What is required. Exactly repeat the full listing that follows.

* BEGIN Dataset records *

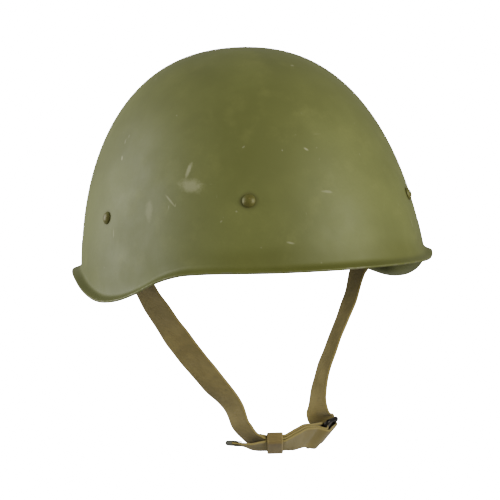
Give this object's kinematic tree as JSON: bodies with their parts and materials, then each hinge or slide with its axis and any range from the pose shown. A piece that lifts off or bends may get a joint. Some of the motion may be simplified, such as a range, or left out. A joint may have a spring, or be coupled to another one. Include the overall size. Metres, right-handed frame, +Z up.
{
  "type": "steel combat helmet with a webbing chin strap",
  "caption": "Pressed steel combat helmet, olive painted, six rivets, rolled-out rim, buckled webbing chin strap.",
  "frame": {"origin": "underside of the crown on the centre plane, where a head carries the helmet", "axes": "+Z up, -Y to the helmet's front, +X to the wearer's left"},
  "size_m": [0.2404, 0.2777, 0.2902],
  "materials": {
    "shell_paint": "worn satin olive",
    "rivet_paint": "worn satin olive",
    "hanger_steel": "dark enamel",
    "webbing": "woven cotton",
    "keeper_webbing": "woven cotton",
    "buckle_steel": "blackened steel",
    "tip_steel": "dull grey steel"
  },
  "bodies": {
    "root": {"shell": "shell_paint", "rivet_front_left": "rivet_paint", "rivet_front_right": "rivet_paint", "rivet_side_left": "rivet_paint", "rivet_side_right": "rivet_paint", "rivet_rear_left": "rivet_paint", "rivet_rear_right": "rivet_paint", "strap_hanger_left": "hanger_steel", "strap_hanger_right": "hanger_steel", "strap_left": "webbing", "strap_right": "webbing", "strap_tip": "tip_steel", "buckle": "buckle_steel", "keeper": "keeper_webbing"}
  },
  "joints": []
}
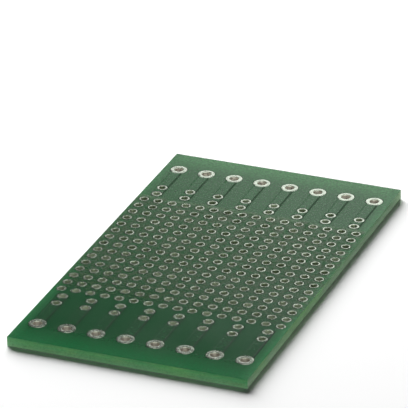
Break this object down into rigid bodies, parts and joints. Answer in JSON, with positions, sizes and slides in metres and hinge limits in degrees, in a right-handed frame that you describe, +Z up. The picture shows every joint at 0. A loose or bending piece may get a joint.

* END Dataset records *

Correct answer.
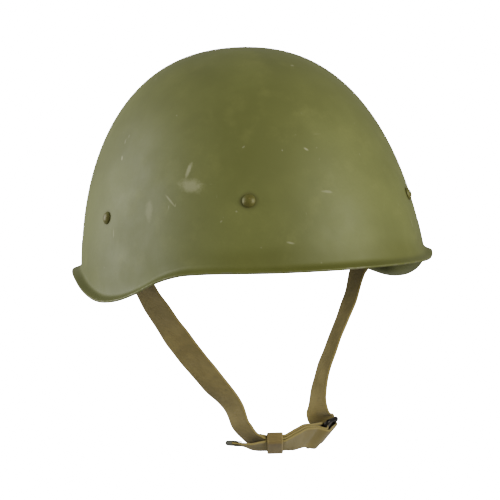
Give this object's kinematic tree as JSON: bodies with their parts and materials, then each hinge or slide with its axis and any range from the pose shown. A piece that lifts off or bends may get a joint. Some of the motion may be simplified, such as a range, or left out. A joint may have a spring, or be coupled to another one. Include the overall size. Metres, right-handed frame, +Z up.
{
  "type": "steel combat helmet with a webbing chin strap",
  "caption": "Pressed steel combat helmet, olive painted, six rivets, rolled-out rim, buckled webbing chin strap.",
  "frame": {"origin": "underside of the crown on the centre plane, where a head carries the helmet", "axes": "+Z up, -Y to the helmet's front, +X to the wearer's left"},
  "size_m": [0.2404, 0.2777, 0.2902],
  "materials": {
    "shell_paint": "worn satin olive",
    "rivet_paint": "worn satin olive",
    "hanger_steel": "dark enamel",
    "webbing": "woven cotton",
    "keeper_webbing": "woven cotton",
    "buckle_steel": "blackened steel",
    "tip_steel": "dull grey steel"
  },
  "bodies": {
    "root": {"shell": "shell_paint", "rivet_front_left": "rivet_paint", "rivet_front_right": "rivet_paint", "rivet_side_left": "rivet_paint", "rivet_side_right": "rivet_paint", "rivet_rear_left": "rivet_paint", "rivet_rear_right": "rivet_paint", "strap_hanger_left": "hanger_steel", "strap_hanger_right": "hanger_steel", "strap_left": "webbing", "strap_right": "webbing", "strap_tip": "tip_steel", "buckle": "buckle_steel", "keeper": "keeper_webbing"}
  },
  "joints": []
}
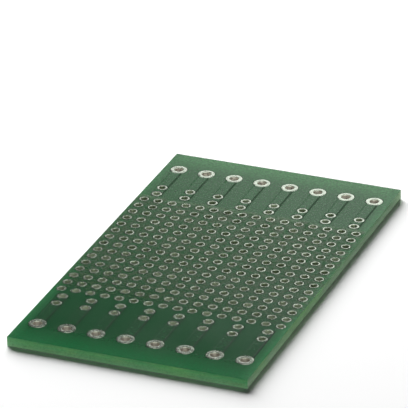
Break this object down into rigid bodies, parts and joints. Answer in JSON, with positions, sizes and slides in metres and hinge limits in degrees, in a right-handed frame that you describe, +Z up. The picture shows every joint at 0. A loose or bending piece may get a joint.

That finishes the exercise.